Mr. Wor is a senior player of the RTS games such as 'StarCraft'. However, in recently, Blizzard announced that they will exit the China market. As an enthusiast of Blizzard Entertainment, Wor felt frustrated deeply and had to find some substitution. In this situation, the game 'KingZ' attracted Wor's sight.

KingZ is a Table-Real-Time-Strategy game, which means two player play against and make decisions at the same time. Now we are giving you some fundamental knowledge about this game.

Basic Game Rules

As the picture illustrate, only two players (red and blue) play this game on a $$$10 \times 10$$$ size board. It is a turn base game, which means player do decision in each round. Each player occupied some fields where some garrisons on duty have, in other words, some troops on the occupied field are there. The garrison means the number of troops on the field. In each round of game, some reinforcements will reinforce the occupied field. Depending on various types of the fields, different number of reinforcements will be added into garrison. In this game, both players make decision and make strategy at the same time during each round of the game. Finally, who defeats the opposite core first will be the winner.

Map and Items

The map is composed of $$$10 \times 10$$$ blocks which we call 'field'. There are four types of each field: Core, Keep, Lawn and Wall. Each field has it own coordinate where the left-top corner is $$$(0,0)$$$ and the right-bottom corner is $$$(10,10)$$$. Noticing that each player has only one core.

Garrison and Occupation

Dictionary: Affiliation means belong to.

Every field can be occupied by garrison except the wall. initially, lawn has no garrison and is occupied by neither of players, Keep has neutral garrison, each player occupies only core with 10 garrison. Please be noted that this is just an initial situation that will be changed as the game continue.

Once some field be occupied by someone's garrison, the right of control of this field belongs to this player. A puzzling condition shows that sometimes a field has no garrison in a round, the affiliations of this field will remain, which means the affiliation stays the same as the player who occupied this field in last round.

Battle

After the decision done, at the end of each round, if some field contains garrisons of different affiliations, they will battle.

The battle will follow the steps:

first, if there are garrisons affiliate both Blue and Red, they will battle first by doing subtraction of their number of garrisons. Then the stronger one who still has garrisons left will continue his battle.

Second, the remaining garrisons will battle with the neutral troops also by doing subtraction of their number of garrisons.

Finally, there are definitely at most one affiliation of garrison survives and occupy the field.

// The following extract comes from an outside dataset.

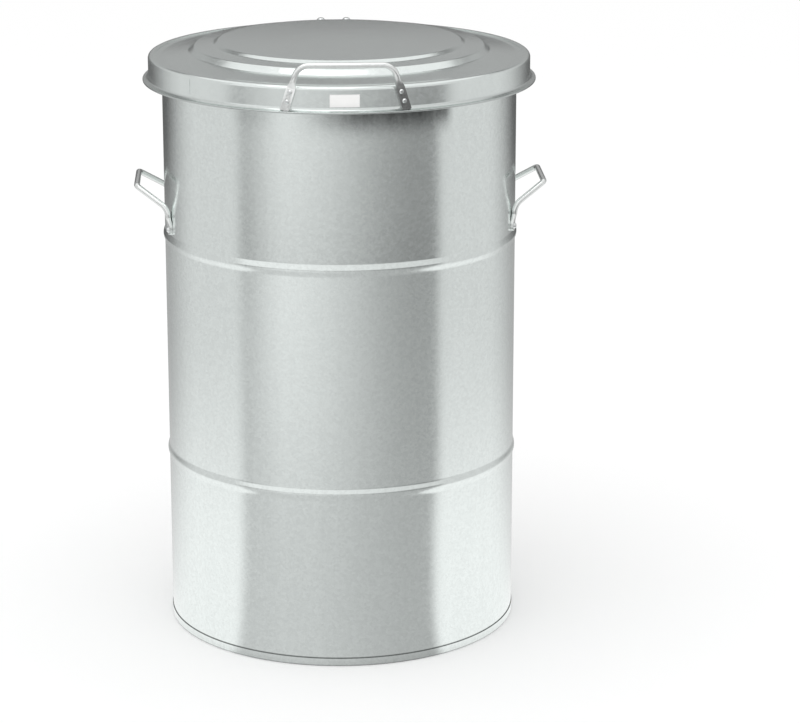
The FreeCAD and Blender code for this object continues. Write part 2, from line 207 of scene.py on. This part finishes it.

Formally speaking, we define the field has $$$x$$$ garrisons affiliating Blue, $$$y$$$ garrisons affiliating Red, $$$z$$$ garrisons are neutral, now do following steps:

m=min(x,y)
x=x-m
y=y-m
if (x>0) then
begin
	m=min(x,z)
	x=x-m
	z=z-m
end
else if (y>0) then
begin
	m=min(y,z)
	y=y-m
	z=z-m
end

Reinforcement

After the end of each round, the number of garrisons in the core will increase by 2.

After the end of each round, if the keep is occupied by any player, the number of garrisons in the keep will increase by 1. Please be noted that those keep which are still neutral would not be reinforced.

After each $$$8k$$$ end of the round, the number of garrisons on the lawn where occupied by any players will increase by 1.

Decision(Operation)

Each decision, or we call it operation, can be translated into quintuple $$$(u_x,u_y,x,v_x,v_y)$$$, which means the $$$x$$$ troops of garrison on $$$(u_x,u_y)$$$ will move directly to $$$(v_x,v_y)$$$ without any cost. You have to ensure that $$$x \le \text{rounds number}+dis(u,v)$$$ ，$$$dis(u,v)=|u_x-v_x|+|u_y-v_y|$$$, $$$0 \le x \le garrison_{u_{x},u_{y}}$$$.

Victory or Defeat

The player who defeats the opposite core first will win.

Extra Limitation

PLEASE BE NOTED THAT THESE EXTRA LIMITATIONS IN THIS PROBLEM ARE SIGNIFICANT.

In this problem, unlimited times of operation can be done in a single round. And you have to ensure that after all operation done, the number of each garrisons in occupied field are greater than zero.

Although unlimited times of operation can be done, the quadruple $$$(u_x,u_y,v_x,v_y)$$$ will exist only once in operation list.

Main Problem

Now, telling you the current situation, and no operations except reinforcement before you start operation will be done, which means before both red player and blue player start operating, both of two player do nothing, and we call this as waiting rounds. Your mission is to calculate the minimum waiting rounds, which by waiting these rounds then you can occupy all field except the wall in a single round by doing unlimited times of operation. To simplify the problem, we can easily consider that opposite does nothing throughout.

Please be noted that if the number of rounds exceed 300, then we judge the game as draw and output '-1'.